5. If not Infrastructure, then Territory

 

A transportation reporter friend once told me that his newsroom has a policy that strongly discourages using the word “infrastructure” in their reporting. The logic, apparently, is that most people don’t care about infrastructure the way that, say, a transportation reporter or I care about it. And it’s understandable. Infrastructure is designed to be ignored. The word basically breaks down as “built things, below”—and that’s where it tends to remain: below. Below our feet and below all the other priorities we have in our day-to-day lives. We care about it when it isn’t working, we forget about it when it is.

 

It’s perhaps unreasonable to expect a public to constantly think about its infrastructure. I don’t recite an explanation of alternating current every time I switch on a light or actively contemplate the wonders of environmental engineering every time I drive on a highway. But the systems that maintain the power grid and maintain highways are, if bureaucratic, at least supposed to be legible to citizens.
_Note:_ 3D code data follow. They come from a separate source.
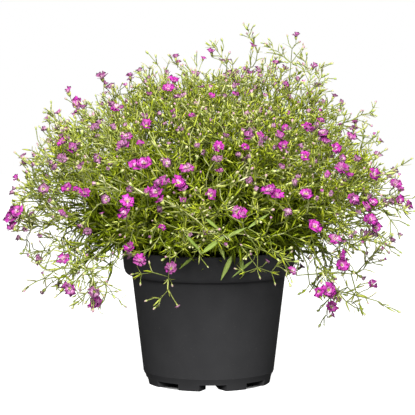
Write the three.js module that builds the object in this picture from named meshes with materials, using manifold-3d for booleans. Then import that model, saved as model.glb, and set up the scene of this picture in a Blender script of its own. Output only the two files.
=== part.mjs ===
// Potted cushion baby's breath: a dense mound of fine flowering sprays in a black plastic nursery pot.
// Millimetres, +Z up. The origin is on the ground, at the centre of the pot's flat bottom.
import * as THREE from "three";
import { mergeVertices } from "three/addons/utils/BufferGeometryUtils.js";
import Module from "manifold-3d";

const wasm = await Module();
wasm.setup();

// Driving dimensions of the pot
const rimRadius = 60;
const potHeight = 94;
const neckRadius = 53.1; // where the wall meets the underside of the collar
const neckHeight = 74.6;
const footRadius = 42.9;
const shoulderHeight = 7.2; // the small step above the foot
const wall = 1.6;
const potSides = 32;
const seatGap = 0.3; // clearance between pieces that touch

// Driving dimensions of the drain channels under the pot
const channelCount = 8;
const channelTurn = 4; // degrees from the front to the first channel
const channelHeight = 4.4;
const channelInner = 12;
const channelWall = 1.4;
const drainRadius = 2.6;
const drainPlace = 25;

// Driving dimensions of the soil
const soilTop = 85;
const soilCrown = 1.5; // how much higher the soil stands in the middle
const soilSides = 16;
const socketRadius = 3.9;
const socketDepth = 9;

// Driving dimensions of the plant
const sprayCount = 30;
const rootSpread = 43; // radius of the ring that the outermost stems rise from
const moundCentre = 108; // height of the point that the mound is round about
const moundRadiusTop = 118;
const moundBulge = 20; // how much further the mound reaches at its widest
const bulgeAngle = 74; // degrees from straight up
const bulgeWidth = 26;
const lowestMean = 107; // how far over the lowest sprays hang, in degrees from straight up
const lowestSides = 12; // further over to the left and right, less to the front and back
const lowestBack = 2;
const discEdge = 1.05; // how far the lowest twigs go beyond the lowest sprays, whose disc has a radius of 1
const bloomRadius = 5;
const stalkWidth = 0.9;
const bladeWidth = 2.6;
const bloomsPerSpray = 6;
const bladesPerSpray = 8;
const budsPerSpray = 2;
const heartSides = 5;
const loneBloomGap = 12.6; // clear distance round a bloom that is a piece of its own

// Large blooms on the near side of the mound: across from the centre, and up from the ground
const largeBlooms = [
  [-132, 117], [-95, 96], [-80, 141], [-52, 138], [-47, 158], [-96, 171], [-56, 172], [-50, 108], [-44, 99],
  [-68, 192], [-94, 198], [-23, 209], [-14, 159], [6, 172], [-32, 143], [-24, 95], [18, 132], [43, 142],
  [93, 137], [106, 122], [123, 136], [73, 179], [86, 156], [81, 111], [87, 93], [-74, 68], [81, 63], [111, 72],
];

// Budding sprigs that stand well out of the mound, given in the same way, above the pot's axis
const tallSprigs = [
  [25, 250], [2, 239], [63, 232], [-44, 228], [115, 192], [-111, 189],
];

const golden = Math.PI * (3 - Math.sqrt(5));
const toRadians = THREE.MathUtils.degToRad;
const up = new THREE.Vector3(0, 0, 1);

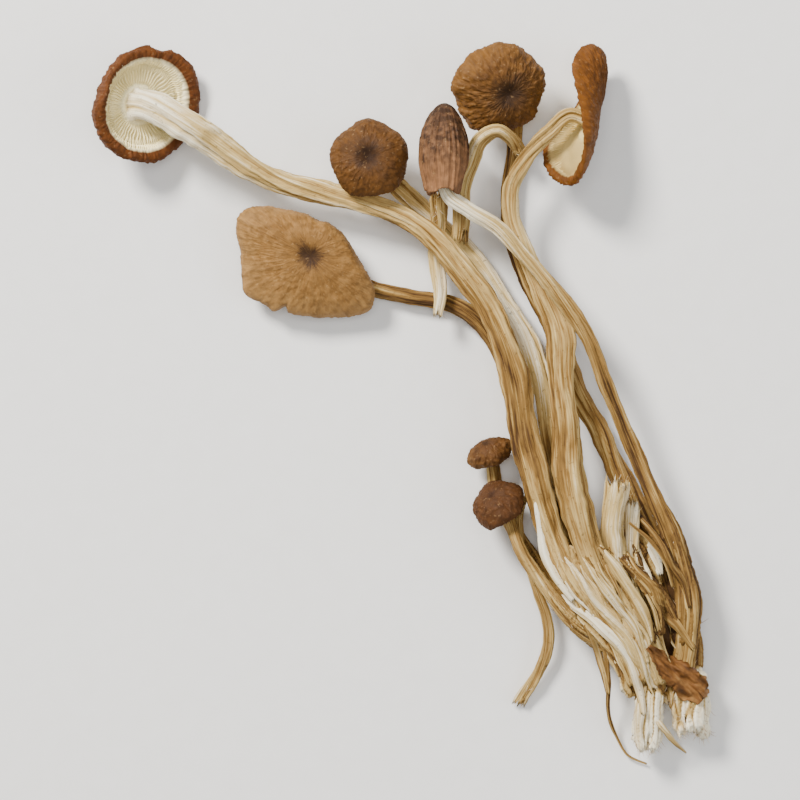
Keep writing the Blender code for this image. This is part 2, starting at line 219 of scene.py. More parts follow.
STEMS = {
    # route from the foot to the neck, full widths, thickness share, turn, paleness along it
    "stem_1": dict(
        route=(
            (-2.9, 1.2, 6.5), (-3.4, 9.4, 8.2), (-5.2, 17.7, 9.4), (-6.4, 25.0, 9.9),
            (-6.6, 33.3, 10.0), (-5.6, 41.2, 10.0), (-4.0, 49.4, 10.0), (-1.8, 58.0, 9.9),
            (-1.3, 69.5, 9.4), (-3.6, 80.2, 8.8), (-7.0, 89.5, 8.0), (-12.8, 95.4, 7.2),
            (-19.8, 100.8, 7.0), (-27.0, 106.8, 7.6), (-33.6, 115.5, 9.4), (-38.2, 122.0, 11.2),
        ),
        widths=(4.6, 4.4, 4.8, 4.8, 4.2, 3.2, 4.8, 5.0),
        flat=0.76, turn=0.4, pale=(1.0, 0.7, 0.25, 0.3, 0.5, 0.6, 0.9, 1.3),
    ),
    "stem_2": dict(
        route=(
            (5.0, -2.1, 5.0), (9.2, 6.0, 6.6), (11.9, 15.6, 8.2), (12.7, 25.1, 9.2),
            (12.2, 35.7, 9.8), (12.1, 45.2, 10.4), (12.4, 56.9, 11.3), (11.0, 67.7, 12.3),
            (8.0, 76.6, 13.0), (5.6, 83.2, 13.6), (2.1, 88.2, 13.7), (0.0, 92.0, 13.4),
            (0.4, 95.8, 13.2),
        ),
        widths=(4.2, 4.0, 3.4, 2.8, 2.4, 2.3, 2.1, 1.6),
        flat=0.85, turn=1.1, pale=(0.6, 0.3, 0.2, 0.25, 0.4, 0.8, 1.2, 1.3),
    ),
    "stem_3": dict(
        route=(
            (0.8, -0.4, 6.5), (0.2, 7.5, 8.6), (-0.8, 15.5, 10.2), (-1.4, 23.1, 11.2),
            (-1.4, 30.3, 11.8), (0.0, 38.4, 11.8), (3.0, 47.6, 11.4), (6.0, 55.4, 10.6),
            (8.4, 62.4, 9.9), (8.6, 69.7, 9.0), (8.1, 77.7, 8.1), (8.5, 84.4, 8.3),
            (10.6, 89.4, 9.0), (14.9, 92.9, 9.8), (20.0, 95.5, 9.1),
        ),
        widths=(4.8, 4.6, 5.2, 4.8, 3.8, 2.8, 2.6, 2.3),
        flat=0.78, turn=2.0, pale=(0.8, 0.7, 0.4, 0.3, 0.45, 0.6, 0.55, 0.8),
    ),
    "stem_4": dict(
        route=(
            (-2.7, 5.1, 4.0), (-3.1, 13.5, 4.0), (-3.0, 21.8, 4.0), (-2.6, 29.5, 4.0),
            (-1.7, 36.9, 3.9), (-0.1, 44.0, 3.8), (1.6, 51.0, 3.7), (2.8, 58.1, 3.5),
            (2.8, 65.5, 3.2), (1.3, 73.3, 2.9), (-1.1, 81.6, 2.7), (-3.8, 89.5, 2.8),
            (-6.9, 96.4, 4.0),
        ),
        widths=(3.8, 3.6, 2.8),
        flat=0.85, turn=2.6, pale=(0.4, 0.3, 0.4, 1.1, 0.9, 0.4),
    ),
    "stem_5": dict(
        route=(
            (-5.4, 8.6, 5.6), (-8.1, 13.8, 6.9), (-9.8, 18.8, 8.0), (-11.6, 24.8, 8.8),
            (-12.8, 31.0, 8.6),
        ),
        widths=(3.0, 2.6, 2.0),
        flat=0.9, turn=0.9, pale=(0.6, 0.4, 0.4),
    ),
    "stem_6": dict(
        route=(
            (6.4, 4.6, 3.6), (8.6, 13.4, 3.4), (9.7, 22.8, 3.4), (9.4, 30.8, 3.4),
            (8.6, 39.0, 3.4), (8.0, 47.7, 3.2), (7.8, 56.5, 3.0), (7.6, 64.4, 2.8),
            (7.2, 72.8, 2.7), (7.7, 80.8, 2.5), (10.2, 88.5, 2.3), (13.9, 94.8, 2.0),
            (16.0, 99.8, 2.0), (16.9, 103.6, 3.8),
        ),
        widths=(3.8, 3.6, 3.0),
        flat=0.8, turn=0.2, pale=(0.3, 0.15, 0.2, 0.3),
    ),
    "stem_7": dict(
        route=(
            (-6.4, 10.0, 4.0), (-9.3, 19.4, 3.2), (-11.2, 27.1, 2.6), (-12.6, 35.1, 2.0),
            (-12.3, 41.4, 1.5),
        ),
        widths=(3.0, 2.2, 1.8),
        flat=0.9, turn=1.7, pale=(0.4, 0.3, 0.3),
    ),
    "stem_8": dict(
        route=(
            (-4.0, 6.6, 2.8), (-5.2, 14.8, 2.8), (-6.6, 22.6, 2.7), (-7.4, 30.7, 2.6),
            (-6.8, 38.7, 2.6), (-5.4, 46.1, 2.6), (-3.6, 54.2, 2.6), (-2.5, 62.2, 2.6),
            (-3.3, 69.4, 2.5), (-7.4, 74.8, 2.3), (-13.2, 78.4, 2.0), (-19.7, 83.7, 2.0),
            (-24.0, 88.6, 2.7),
        ),
        widths=(3.2, 2.8, 2.4),
        flat=0.85, turn=0.6, pale=(0.4, 0.25, 0.15, 0.1),
    ),
}

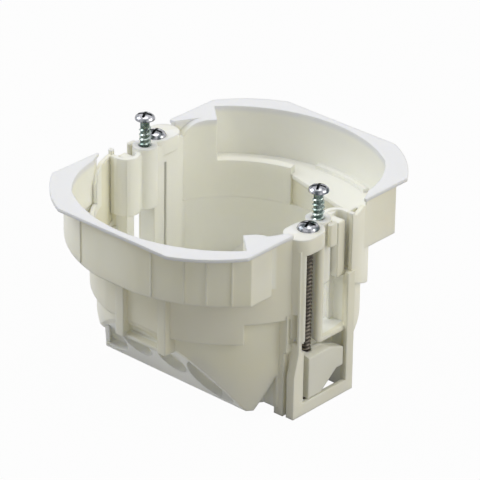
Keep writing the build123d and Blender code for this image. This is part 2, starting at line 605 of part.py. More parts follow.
def claw():
    """Near claw: a hub on the clamp screw and a wing with a slanted lower edge."""
    hub = Circle(CLAW_HUB_R) & rect(-CLAW_HUB_R, CLAW_HUB_R, -CLAW_HUB_R, CLAW_BACK)
    wing = rect(-CLAW_HEEL, CLAW_REACH, -CLAW_WING_FRONT, -CLAW_WING_BACK)
    bore = Circle(CLAMP_SCREW_R + RUNNING_GAP)
    plan = Pos(CLAMP_X, CLAMP_Y) * (hub + wing - bore)
    block = prism(plan, CLAW_TOP_DEPTH, CLAW_END_DEPTH)
    left = CLAMP_X - CLAW_HUB_R
    tip = CLAMP_X + CLAW_REACH
    profile = Polyline(
        (left, level(CLAW_TOP_DEPTH)), (CLAMP_X + CLAW_HUB_R, level(CLAW_TOP_DEPTH)),
        (tip, level(CLAW_SHOULDER_DEPTH)), (tip, level(CLAW_TIP_DEPTH)),
        (tip - CLAW_NICK, level(CLAW_TIP_DEPTH)), (CLAMP_X + CLAW_HUB_R, level(CLAW_END_DEPTH)),
        (left, level(CLAW_END_DEPTH)), close=True)
    block &= extrude(Plane.XZ * make_face(profile.wire()), BAND_R, both=True)
    front = CLAMP_Y - CLAW_WING_FRONT
    back = CLAMP_Y + CLAW_BACK
    top = level(CLAW_TOP_DEPTH)
    ramp = Polyline((front, top), (back, top), (front, top - CLAW_FRONT_DROP), close=True)
    cutter = Plane.YZ * make_face(ramp.wire())
    return block - extrude(cutter, BAND_R, both=True)


def device_screw():
    """Near device screw, half driven: a pan head, a shaft and a point."""
    seat = level(-DEVICE_HEAD_UP)
    tip = seat - DEVICE_SCREW_LENGTH
    shaft = Pos(0, 0, tip + DEVICE_POINT) * Cylinder(
        DEVICE_SCREW_R, DEVICE_SCREW_LENGTH - DEVICE_POINT, align=(Align.CENTER, Align.CENTER, Align.MIN))
    point = Pos(0, 0, tip) * Cone(
        DEVICE_SCREW_R / 3, DEVICE_SCREW_R, DEVICE_POINT, align=(Align.CENTER, Align.CENTER, Align.MIN))
    head = Pos(0, 0, seat) * Cylinder(
        DEVICE_HEAD_R, DEVICE_HEAD_HEIGHT, align=(Align.CENTER, Align.CENTER, Align.MIN))
    top = head.edges().sort_by(Axis.Z)[-1]
    head = fillet(top, DEVICE_HEAD_HEIGHT * 0.6)
    return Pos(0, DEVICE_Y) * (shaft + point + head)


def write(node, shape):
    """Save one piece as its own file."""
    export_step(shape, os.path.join("parts", node + ".step"))


def main():
    """Build every piece, near and far."""
    os.makedirs("parts", exist_ok=True)
    write("box_body", box_body())
    for node, shape in (("clamp_screw", clamp_screw()), ("claw", claw()), ("device_screw", device_screw())):
        write("near_" + node, shape)
        write("far_" + node, half_turn(shape))


main()
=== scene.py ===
"""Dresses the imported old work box: ivory moulding, swing-out claws and zinc-plated screws."""

import logging
import math
from dataclasses import dataclass
from enum import Enum

import bpy
from mathutils import Matrix, Vector


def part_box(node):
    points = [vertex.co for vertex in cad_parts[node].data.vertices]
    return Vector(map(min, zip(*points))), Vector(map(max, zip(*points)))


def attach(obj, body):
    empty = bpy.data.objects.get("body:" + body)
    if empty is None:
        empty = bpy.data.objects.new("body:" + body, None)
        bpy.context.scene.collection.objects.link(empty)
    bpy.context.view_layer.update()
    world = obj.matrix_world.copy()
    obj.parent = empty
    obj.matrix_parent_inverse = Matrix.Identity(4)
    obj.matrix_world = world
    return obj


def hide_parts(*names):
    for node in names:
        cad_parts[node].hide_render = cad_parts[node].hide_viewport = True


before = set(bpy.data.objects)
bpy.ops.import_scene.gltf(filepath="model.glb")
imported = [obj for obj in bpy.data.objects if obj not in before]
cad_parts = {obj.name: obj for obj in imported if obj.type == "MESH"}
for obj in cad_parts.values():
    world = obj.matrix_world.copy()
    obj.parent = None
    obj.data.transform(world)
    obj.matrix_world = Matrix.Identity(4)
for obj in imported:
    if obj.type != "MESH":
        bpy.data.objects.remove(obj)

LOG = logging.getLogger("work_box")

# Lengths in metres.
MM = 0.001
FLANGE_TOP = 0.052
MERGE_GAP = 1e-6
SLIVER_WIDTH = 3e-6

# Angles past which an edge stays sharp.
BODY_CREASE = math.radians(30)
SCREW_CREASE = math.radians(38)

Tree = bpy.types.NodeTree
Socket = bpy.types.NodeSocket
Material = bpy.types.Material
Piece = bpy.types.Object
Triple = tuple[float, float, float]
Rings = tuple[tuple[float, float], ...]


class Station(Enum):
    """The two stations of the box, each with its turn about the Z axis."""

    NEAR = ("near", 0.0)
    FAR = ("far", math.pi)

    def __init__(self, prefix: str, turn: float) -> None:
        """Keep the name and the turn.

        Args:
            prefix: word that starts the station's node names.
            turn: angle about Z from the near station, in radians.
        """
        self.prefix = prefix
        self.turn = turn


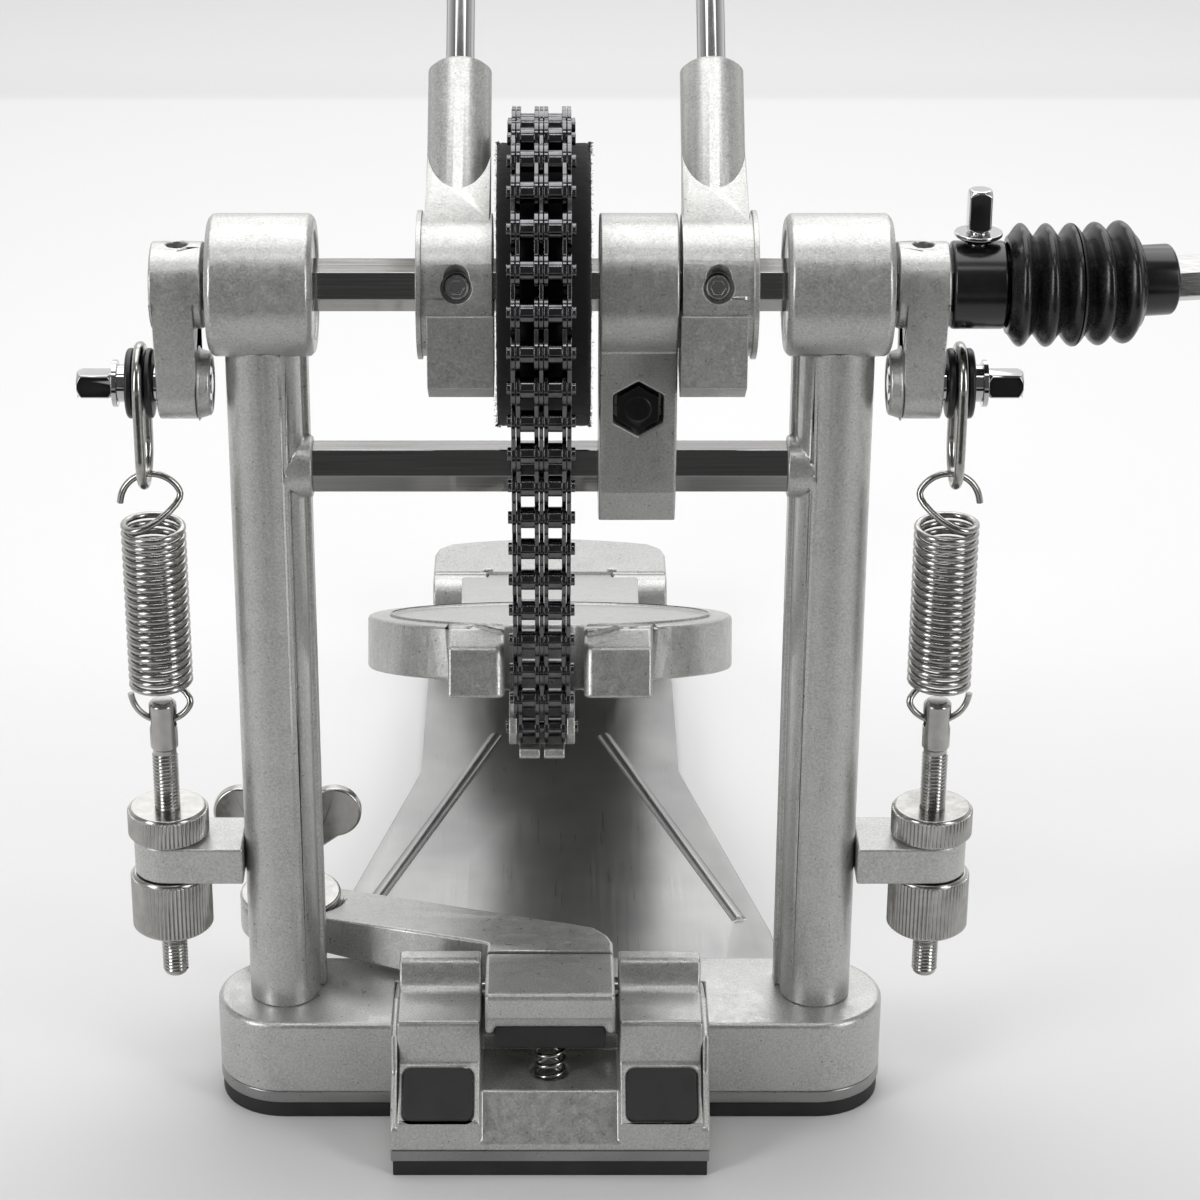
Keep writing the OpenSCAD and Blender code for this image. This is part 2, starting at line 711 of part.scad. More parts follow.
module drive_axle() color("#8f9194") {
    axle_hex(axle_af, block_x + mid_gap / 2 + 1, coupler_out - 2);
    axle_round(journal_d, housing_in + bearing_inset, housing_out - bearing_inset);
    axle_round(mid_journal_d, block_x + mid_gap / 2, block_x + block_t / 2 - 0.5);
}

module axle_hole(x0, x1) axle_hex(axle_af + 2 * run_gap, x0, x1);

module cam() color("#9fa1a3") difference() {
    axle_round(2 * disc_r, cam_x0 + 0.8, cam_x0 + cam_w - 0.8);
    for (x = [cam_x0, cam_x0 + cam_w - 6.5]) difference() {
        axle_round(2 * disc_r - 7, x, x + 6.5);
        axle_round(22, x, x + 6.5);
    }
    for (i = [0 : 4]) translate([-far, 0, axle_h]) rotate([72 * i + 20, 0, 0])
        translate([0, 0, 19.5]) rotate([0, 90, 0]) cylinder(d = 9, h = 2 * far);
    axle_hole(-far, far);
}

module cam_felt() color("#161616") difference() {
    axle_round(2 * felt_r, cam_x0, cam_x0 + cam_w);
    axle_round(2 * disc_r, -far, far);
}

// Chain

// Outline of a chain plate between two points: round ends and a narrow waist
module plate_shape(p, q) {
    v = q - p;
    translate(p) rotate(atan2(v[1], v[0])) {
        circle(d = link_h, $fn = 32);
        translate([norm(v), 0]) circle(d = link_h, $fn = 32);
        translate([0, -link_h * 0.34]) square([norm(v), link_h * 0.68]);
    }
}

module chain_plates(p, q, xs, t) {
    for (x = xs) along_x(chain_x + x - t / 2, chain_x + x + t / 2) plate_shape(p, q);
}

module chain_bar(p, d, x0, x1) {
    translate([chain_x + x0, p[0], p[1]]) rotate([0, 90, 0])
        cylinder(d = d, h = x1 - x0, $fn = 32);
}

// Inner link: two strands of two plates and two rollers each, bored for the pins
module inner_link(p, q) {
    difference() {
        union() {
            for (s = [-1, 1]) {
                chain_plates(p, q, [s * strand_x - roller_l / 2 - link_t / 2,
                                    s * strand_x + roller_l / 2 + link_t / 2], link_t);
                for (e = [p, q]) chain_bar(e, roller_d, s * strand_x - roller_l / 2 - eps,
                                           s * strand_x + roller_l / 2 + eps);
            }
        }
        for (e = [p, q]) chain_bar(e, pin_d + 2 * run_gap, -pin_half - 1, pin_half + 1);
    }
}

// Outer link: two side plates and a middle plate on two pins
module outer_link(p, q) {
    chain_plates(p, q, [-outer_x - link_t / 2, outer_x + link_t / 2], link_t);
    chain_plates(p, q, [0], web_t);
    for (e = [p, q]) chain_bar(e, pin_d, -pin_half, pin_half);
}

// Links of one stretch, fused where they turn on the same body
module link_row(points, first_outer) {
    for (i = [0 : len(points) - 2])
        if ((i % 2 == 0) == first_outer) outer_link(points[i], points[i + 1]);
        else inner_link(points[i], points[i + 1]);
}

wrap_points = [for (i = [3 : 3 + wrapped_links]) cam_point(-wrap_start + i * cam_step)];
link_points = [for (i = [3 : -1 : 0]) cam_point(-wrap_start + i * cam_step)];
run_points = [for (i = [0 : free_links]) run_start + i * chain_pitch * run_dir];

module wrapped_chain() color("#1f1f21") {
    link_row(wrap_points, true);
    // Block that anchors the last link to the cam
    e = wrap_points[wrapped_links];
    along_x(chain_x - 5.6, chain_x + 5.6)
        translate(e) rotate(-(-wrap_start + (3 + wrapped_links) * cam_step))
            translate([-2.4, -5.5]) square([link_h / 2 + 2.6, 11]);
}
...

As artist Julian Oliver has described it, “With every receding seam, from cable to code, comes a techno-political risk. Without edges we cannot know where we are and nor through whom we speak.”

 

What has since 2002 been called network neutrality in today’s tech landscape might be better understood as a land grab. We have a hard time seeing the territory at stake because the lines aren’t drawn with flags or railroad spikes, but with glass threads and protocols and code running in the background. But these glass threads run through our cities and our homes, they have never been neutral and they have never been truly ours. I’m not sure that the demand for a neutral network corresponds to a demand for a network that belongs to its users. But to even begin to imagine how to create that network, that Internet we seem to think is ours, requires being able to see the network for what it is now.